Fed Rate Rise This Week – Repeat of Last Year?

After months of speculation and growing expectations, this week is the week of the, now, almost certain US Fed rate rise.  In a repeat of this time last year gold has been under pressure in the lead up to it, with big falls on Friday night and closing down 1% for the week.  

There other similarities to last year too.  On the COMEX futures exchange, from Saturday’s Commitment of Traders (COT) report we are seeing the speculative Managed Money traders’ net positions drop to their lowest since January this year, before gold’s big rally started.  Long positions dropped for a fourth straight week and this week shorts increased as well.  Whilst still net long (banking on a rise), it is the lowest since January and the Commercial’s on the other side of the trade are at their lowest net short position since January too.  It is a contrarian’s dream set up.

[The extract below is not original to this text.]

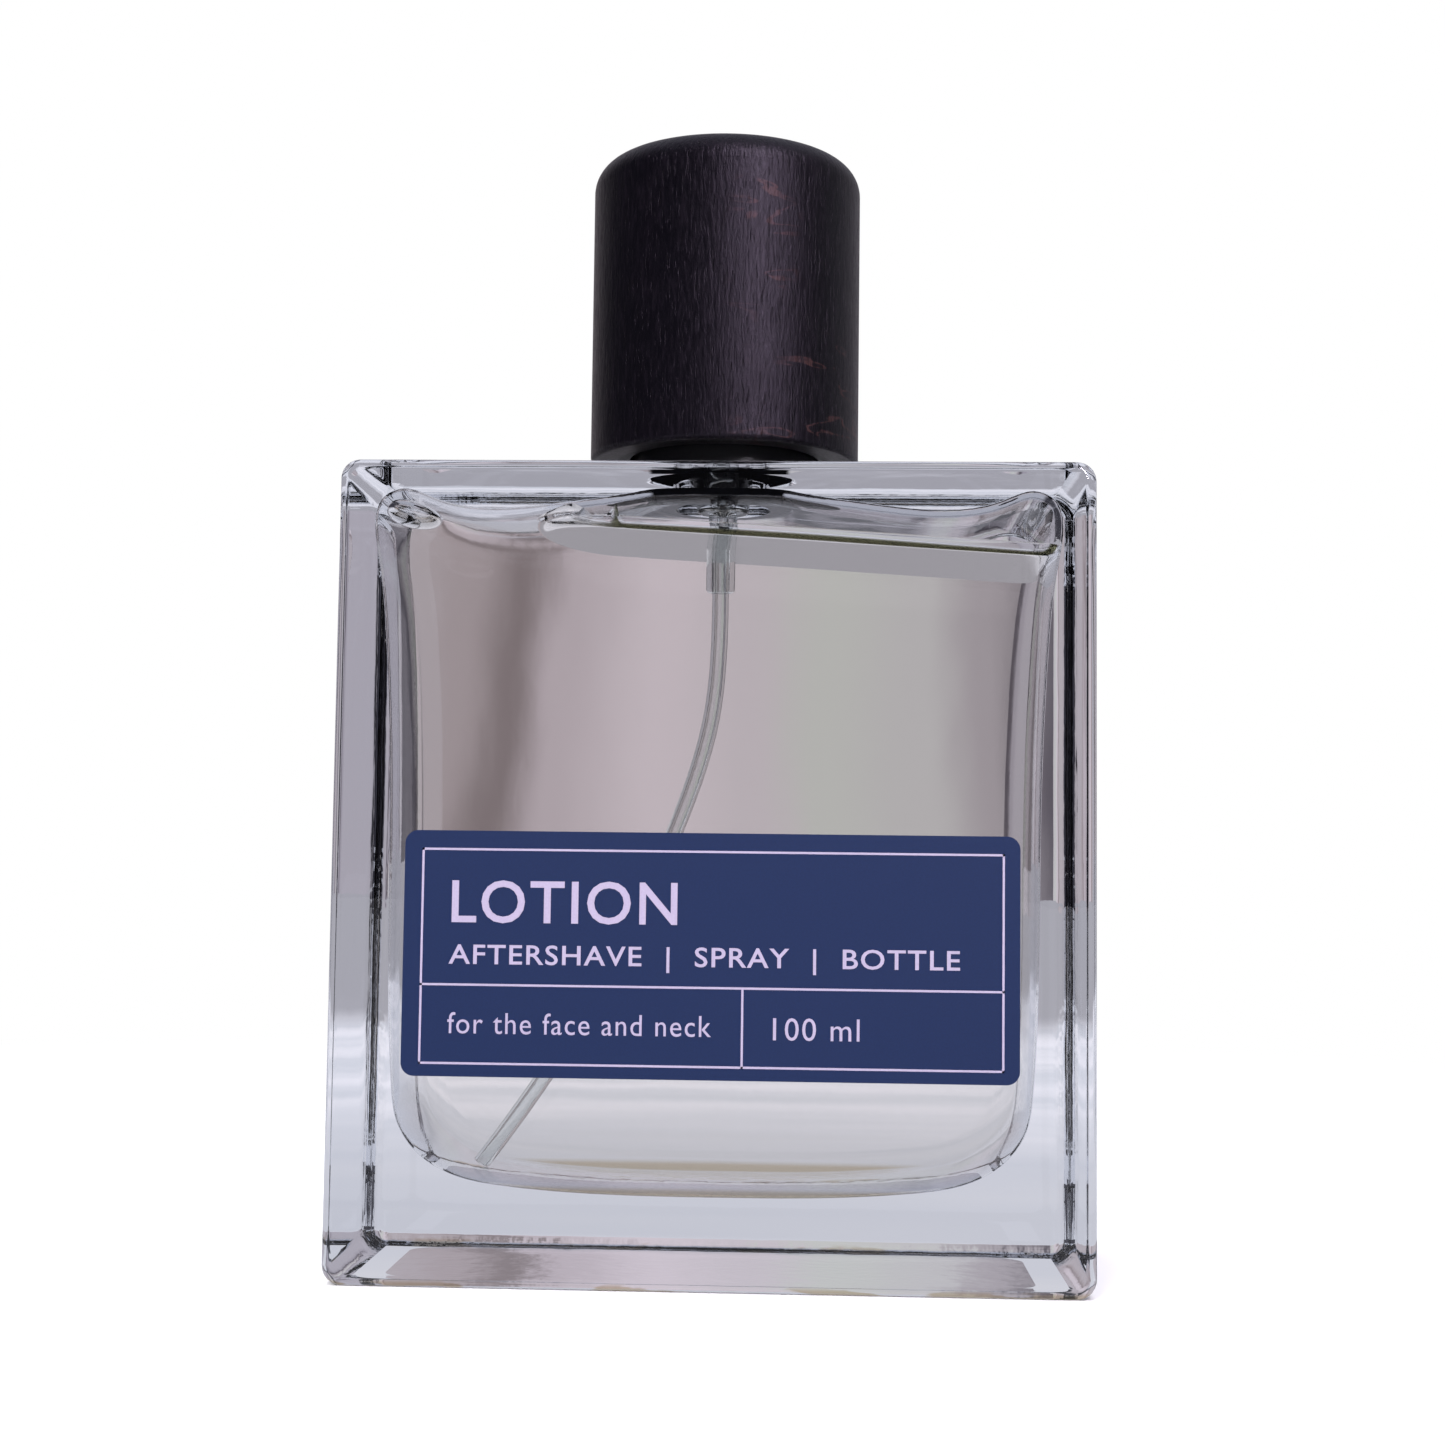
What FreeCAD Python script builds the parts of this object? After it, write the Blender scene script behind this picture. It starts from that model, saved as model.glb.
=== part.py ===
"""A 100 ml aftershave bottle: a thick-walled glass block with a crimped spray pump, a dip tube and a turned wooden cap.

Frame, in millimetres: +Z is up, the label faces -Y, and the origin is the centre of the base on the table.
Each function below makes one separate piece; build() writes one STEP file per piece.
"""

import FreeCAD
import Part

import math
import os

V = FreeCAD.Vector
Z_AXIS = V(0, 0, 1)

# ---- driving dimensions -------------------------------------------------------------------------------------------
# glass block
GLASS_W = 70.0  # along X
GLASS_D = 35.5  # along Y
GLASS_H = 75.8  # base to shoulder
CORNER_R = 1.8  # the four edges that run front to back
FRONT_EDGE_R = 1.1  # the edges round the front face
BACK_EDGE_R = 1.5
WALL_Y = 4.1  # front and back wall
CAVITY_FLOOR = 8.0
CAVITY_EDGE_R = 1.8
BASE_RECESS = (60.0, 26.0, 0.4)  # X, Y and depth of the hollow under the base

# crimp-neck finish of nominal size 15
NECK_TOP = GLASS_H + 6.5
NECK_R = 6.5
BEAD_R = 7.45
BEAD_H = 3.0
BORE_R = 4.7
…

The difference to last year is that gold has been arguably more oversold given the mid year highs it has come off and shares are more overbought with the Shiller CAPE PE Ratio for the S&P500 up at a nose bleed 27.7 with only the 1929 Black Tuesday and all time champ Dot.com bubble going higher.  The other key issue is the USD rally which has the Managed Money long in a very big way, again its highest net position since January but in a more overbought manner.  We also have the background of sharply rising bond yields courtesy of the post-Trump bond sell off.

What this latter point might mean is that the market itself has delivered higher interest rates before the Fed even got to it.  Very different to last year.  The accompanying higher USD is already hurting the US trade balance and economic growth (as we discussed in last week’s Weekly Wrap).  So whilst the Fed could not possibly avoid the hike this Wednesday with any semblance of credibility, they may deliver it with very dovish statements to try and counter this destructive rising USD.  That could well deliver a significant counter trade that could see the USD drop and gold rise.  There is always the ‘buy the rumour, sell the fact’ outcome as well.  Last year we had to wait for January for markets to realise the ramifications of a Fed tightening amid record US debt, weak fundamentals and simply massive Emerging Market USD denominated debt.  That may not necessarily be the case this year.